**Task**
Please output the lines shown below exactly as they appear.

**Stored records**
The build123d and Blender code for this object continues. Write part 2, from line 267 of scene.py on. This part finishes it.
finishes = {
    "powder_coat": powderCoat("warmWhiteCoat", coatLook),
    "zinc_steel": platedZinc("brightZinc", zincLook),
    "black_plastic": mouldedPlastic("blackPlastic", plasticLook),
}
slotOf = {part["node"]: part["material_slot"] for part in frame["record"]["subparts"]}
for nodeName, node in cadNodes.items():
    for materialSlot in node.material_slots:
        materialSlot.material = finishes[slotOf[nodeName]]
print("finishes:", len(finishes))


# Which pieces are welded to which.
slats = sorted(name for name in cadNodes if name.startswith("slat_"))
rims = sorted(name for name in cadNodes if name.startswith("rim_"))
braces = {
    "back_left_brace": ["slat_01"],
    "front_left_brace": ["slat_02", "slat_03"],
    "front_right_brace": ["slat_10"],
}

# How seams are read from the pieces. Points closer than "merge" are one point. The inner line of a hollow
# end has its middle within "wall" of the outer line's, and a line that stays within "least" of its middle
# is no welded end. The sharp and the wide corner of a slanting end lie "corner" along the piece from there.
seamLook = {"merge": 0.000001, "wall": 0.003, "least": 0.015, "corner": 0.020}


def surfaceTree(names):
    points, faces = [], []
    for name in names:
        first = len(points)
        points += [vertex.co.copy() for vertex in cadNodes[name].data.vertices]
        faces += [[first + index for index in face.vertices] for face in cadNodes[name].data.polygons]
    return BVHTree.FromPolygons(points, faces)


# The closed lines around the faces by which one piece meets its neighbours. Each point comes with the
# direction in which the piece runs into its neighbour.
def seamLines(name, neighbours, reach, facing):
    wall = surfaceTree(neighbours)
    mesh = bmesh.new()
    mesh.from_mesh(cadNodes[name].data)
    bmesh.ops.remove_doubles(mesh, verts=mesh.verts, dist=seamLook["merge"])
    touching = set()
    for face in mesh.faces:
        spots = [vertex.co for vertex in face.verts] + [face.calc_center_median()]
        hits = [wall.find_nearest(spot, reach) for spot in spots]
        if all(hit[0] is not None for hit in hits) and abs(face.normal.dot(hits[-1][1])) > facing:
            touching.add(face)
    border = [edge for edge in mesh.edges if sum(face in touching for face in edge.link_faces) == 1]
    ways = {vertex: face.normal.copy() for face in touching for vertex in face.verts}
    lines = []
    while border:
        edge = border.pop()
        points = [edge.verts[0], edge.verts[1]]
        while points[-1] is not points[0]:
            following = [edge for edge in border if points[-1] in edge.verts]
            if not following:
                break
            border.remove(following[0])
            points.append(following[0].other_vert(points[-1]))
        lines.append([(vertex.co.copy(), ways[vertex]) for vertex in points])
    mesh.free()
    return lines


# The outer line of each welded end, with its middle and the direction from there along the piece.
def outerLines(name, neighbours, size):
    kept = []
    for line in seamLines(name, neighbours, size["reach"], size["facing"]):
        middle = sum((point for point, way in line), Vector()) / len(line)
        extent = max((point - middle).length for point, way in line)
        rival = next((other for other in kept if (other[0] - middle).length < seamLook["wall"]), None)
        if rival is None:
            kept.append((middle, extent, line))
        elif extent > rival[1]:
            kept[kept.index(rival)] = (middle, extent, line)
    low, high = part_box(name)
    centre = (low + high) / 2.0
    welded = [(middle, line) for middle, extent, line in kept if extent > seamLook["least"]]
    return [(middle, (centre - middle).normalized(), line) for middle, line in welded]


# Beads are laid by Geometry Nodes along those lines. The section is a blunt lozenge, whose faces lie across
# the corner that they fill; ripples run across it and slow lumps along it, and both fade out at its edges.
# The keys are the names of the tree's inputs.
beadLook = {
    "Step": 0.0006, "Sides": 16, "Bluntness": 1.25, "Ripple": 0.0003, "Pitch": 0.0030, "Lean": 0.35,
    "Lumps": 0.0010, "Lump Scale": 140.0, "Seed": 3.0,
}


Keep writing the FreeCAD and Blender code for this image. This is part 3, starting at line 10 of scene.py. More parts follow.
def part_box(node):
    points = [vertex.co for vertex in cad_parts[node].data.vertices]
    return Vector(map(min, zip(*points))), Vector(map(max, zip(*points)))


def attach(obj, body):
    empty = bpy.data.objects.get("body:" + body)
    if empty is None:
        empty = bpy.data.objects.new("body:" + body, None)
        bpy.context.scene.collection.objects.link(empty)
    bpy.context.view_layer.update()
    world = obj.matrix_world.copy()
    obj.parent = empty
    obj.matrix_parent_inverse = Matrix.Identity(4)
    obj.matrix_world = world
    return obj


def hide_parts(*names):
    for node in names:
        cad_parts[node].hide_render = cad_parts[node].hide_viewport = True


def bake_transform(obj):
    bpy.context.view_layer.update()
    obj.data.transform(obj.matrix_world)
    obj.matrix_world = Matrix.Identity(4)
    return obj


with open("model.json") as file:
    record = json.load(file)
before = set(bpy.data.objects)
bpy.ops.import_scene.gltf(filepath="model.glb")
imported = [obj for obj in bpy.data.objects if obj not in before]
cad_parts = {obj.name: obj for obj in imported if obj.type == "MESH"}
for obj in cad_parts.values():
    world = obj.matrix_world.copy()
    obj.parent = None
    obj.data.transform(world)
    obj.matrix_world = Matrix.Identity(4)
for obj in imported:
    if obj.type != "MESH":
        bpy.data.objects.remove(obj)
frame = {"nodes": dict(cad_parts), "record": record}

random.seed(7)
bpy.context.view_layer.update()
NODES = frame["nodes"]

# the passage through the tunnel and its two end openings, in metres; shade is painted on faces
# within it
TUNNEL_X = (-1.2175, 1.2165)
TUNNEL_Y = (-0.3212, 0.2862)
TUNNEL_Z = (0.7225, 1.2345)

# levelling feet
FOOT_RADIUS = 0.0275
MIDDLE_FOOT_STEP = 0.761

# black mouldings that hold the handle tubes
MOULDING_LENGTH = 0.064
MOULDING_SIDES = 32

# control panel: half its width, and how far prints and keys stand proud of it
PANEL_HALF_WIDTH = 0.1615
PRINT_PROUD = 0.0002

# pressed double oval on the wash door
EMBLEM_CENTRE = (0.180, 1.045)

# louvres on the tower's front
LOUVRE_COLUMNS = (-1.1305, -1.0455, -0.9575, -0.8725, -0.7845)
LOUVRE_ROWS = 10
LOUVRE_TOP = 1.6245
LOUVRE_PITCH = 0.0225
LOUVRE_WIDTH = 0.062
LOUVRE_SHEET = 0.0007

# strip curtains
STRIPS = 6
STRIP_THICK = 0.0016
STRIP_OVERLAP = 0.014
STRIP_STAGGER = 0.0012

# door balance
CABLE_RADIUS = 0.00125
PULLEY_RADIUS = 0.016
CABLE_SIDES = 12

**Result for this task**
The build123d and Blender code for this object continues. Write part 2, from line 267 of scene.py on. This part finishes it.
finishes = {
    "powder_coat": powderCoat("warmWhiteCoat", coatLook),
    "zinc_steel": platedZinc("brightZinc", zincLook),
    "black_plastic": mouldedPlastic("blackPlastic", plasticLook),
}
slotOf = {part["node"]: part["material_slot"] for part in frame["record"]["subparts"]}
for nodeName, node in cadNodes.items():
    for materialSlot in node.material_slots:
        materialSlot.material = finishes[slotOf[nodeName]]
print("finishes:", len(finishes))


# Which pieces are welded to which.
slats = sorted(name for name in cadNodes if name.startswith("slat_"))
rims = sorted(name for name in cadNodes if name.startswith("rim_"))
braces = {
    "back_left_brace": ["slat_01"],
    "front_left_brace": ["slat_02", "slat_03"],
    "front_right_brace": ["slat_10"],
}

# How seams are read from the pieces. Points closer than "merge" are one point. The inner line of a hollow
# end has its middle within "wall" of the outer line's, and a line that stays within "least" of its middle
# is no welded end. The sharp and the wide corner of a slanting end lie "corner" along the piece from there.
seamLook = {"merge": 0.000001, "wall": 0.003, "least": 0.015, "corner": 0.020}


def surfaceTree(names):
    points, faces = [], []
    for name in names:
        first = len(points)
        points += [vertex.co.copy() for vertex in cadNodes[name].data.vertices]
        faces += [[first + index for index in face.vertices] for face in cadNodes[name].data.polygons]
    return BVHTree.FromPolygons(points, faces)


# The closed lines around the faces by which one piece meets its neighbours. Each point comes with the
# direction in which the piece runs into its neighbour.
def seamLines(name, neighbours, reach, facing):
    wall = surfaceTree(neighbours)
    mesh = bmesh.new()
    mesh.from_mesh(cadNodes[name].data)
    bmesh.ops.remove_doubles(mesh, verts=mesh.verts, dist=seamLook["merge"])
    touching = set()
    for face in mesh.faces:
        spots = [vertex.co for vertex in face.verts] + [face.calc_center_median()]
        hits = [wall.find_nearest(spot, reach) for spot in spots]
        if all(hit[0] is not None for hit in hits) and abs(face.normal.dot(hits[-1][1])) > facing:
            touching.add(face)
    border = [edge for edge in mesh.edges if sum(face in touching for face in edge.link_faces) == 1]
    ways = {vertex: face.normal.copy() for face in touching for vertex in face.verts}
    lines = []
    while border:
        edge = border.pop()
        points = [edge.verts[0], edge.verts[1]]
        while points[-1] is not points[0]:
            following = [edge for edge in border if points[-1] in edge.verts]
            if not following:
                break
            border.remove(following[0])
            points.append(following[0].other_vert(points[-1]))
        lines.append([(vertex.co.copy(), ways[vertex]) for vertex in points])
    mesh.free()
    return lines


# The outer line of each welded end, with its middle and the direction from there along the piece.
def outerLines(name, neighbours, size):
    kept = []
    for line in seamLines(name, neighbours, size["reach"], size["facing"]):
        middle = sum((point for point, way in line), Vector()) / len(line)
        extent = max((point - middle).length for point, way in line)
        rival = next((other for other in kept if (other[0] - middle).length < seamLook["wall"]), None)
        if rival is None:
            kept.append((middle, extent, line))
        elif extent > rival[1]:
            kept[kept.index(rival)] = (middle, extent, line)
    low, high = part_box(name)
    centre = (low + high) / 2.0
    welded = [(middle, line) for middle, extent, line in kept if extent > seamLook["least"]]
    return [(middle, (centre - middle).normalized(), line) for middle, line in welded]


# Beads are laid by Geometry Nodes along those lines. The section is a blunt lozenge, whose faces lie across
# the corner that they fill; ripples run across it and slow lumps along it, and both fade out at its edges.
# The keys are the names of the tree's inputs.
beadLook = {
    "Step": 0.0006, "Sides": 16, "Bluntness": 1.25, "Ripple": 0.0003, "Pitch": 0.0030, "Lean": 0.35,
    "Lumps": 0.0010, "Lump Scale": 140.0, "Seed": 3.0,
}


Keep writing the FreeCAD and Blender code for this image. This is part 3, starting at line 10 of scene.py. More parts follow.
def part_box(node):
    points = [vertex.co for vertex in cad_parts[node].data.vertices]
    return Vector(map(min, zip(*points))), Vector(map(max, zip(*points)))


def attach(obj, body):
    empty = bpy.data.objects.get("body:" + body)
    if empty is None:
        empty = bpy.data.objects.new("body:" + body, None)
        bpy.context.scene.collection.objects.link(empty)
    bpy.context.view_layer.update()
    world = obj.matrix_world.copy()
    obj.parent = empty
    obj.matrix_parent_inverse = Matrix.Identity(4)
    obj.matrix_world = world
    return obj


def hide_parts(*names):
    for node in names:
        cad_parts[node].hide_render = cad_parts[node].hide_viewport = True


def bake_transform(obj):
    bpy.context.view_layer.update()
    obj.data.transform(obj.matrix_world)
    obj.matrix_world = Matrix.Identity(4)
    return obj


with open("model.json") as file:
    record = json.load(file)
before = set(bpy.data.objects)
bpy.ops.import_scene.gltf(filepath="model.glb")
imported = [obj for obj in bpy.data.objects if obj not in before]
cad_parts = {obj.name: obj for obj in imported if obj.type == "MESH"}
for obj in cad_parts.values():
    world = obj.matrix_world.copy()
    obj.parent = None
    obj.data.transform(world)
    obj.matrix_world = Matrix.Identity(4)
for obj in imported:
    if obj.type != "MESH":
        bpy.data.objects.remove(obj)
frame = {"nodes": dict(cad_parts), "record": record}

random.seed(7)
bpy.context.view_layer.update()
NODES = frame["nodes"]

# the passage through the tunnel and its two end openings, in metres; shade is painted on faces
# within it
TUNNEL_X = (-1.2175, 1.2165)
TUNNEL_Y = (-0.3212, 0.2862)
TUNNEL_Z = (0.7225, 1.2345)

# levelling feet
FOOT_RADIUS = 0.0275
MIDDLE_FOOT_STEP = 0.761

# black mouldings that hold the handle tubes
MOULDING_LENGTH = 0.064
MOULDING_SIDES = 32

# control panel: half its width, and how far prints and keys stand proud of it
PANEL_HALF_WIDTH = 0.1615
PRINT_PROUD = 0.0002

# pressed double oval on the wash door
EMBLEM_CENTRE = (0.180, 1.045)

# louvres on the tower's front
LOUVRE_COLUMNS = (-1.1305, -1.0455, -0.9575, -0.8725, -0.7845)
LOUVRE_ROWS = 10
LOUVRE_TOP = 1.6245
LOUVRE_PITCH = 0.0225
LOUVRE_WIDTH = 0.062
LOUVRE_SHEET = 0.0007

# strip curtains
STRIPS = 6
STRIP_THICK = 0.0016
STRIP_OVERLAP = 0.014
STRIP_STAGGER = 0.0012

# door balance
CABLE_RADIUS = 0.00125
PULLEY_RADIUS = 0.016
CABLE_SIDES = 12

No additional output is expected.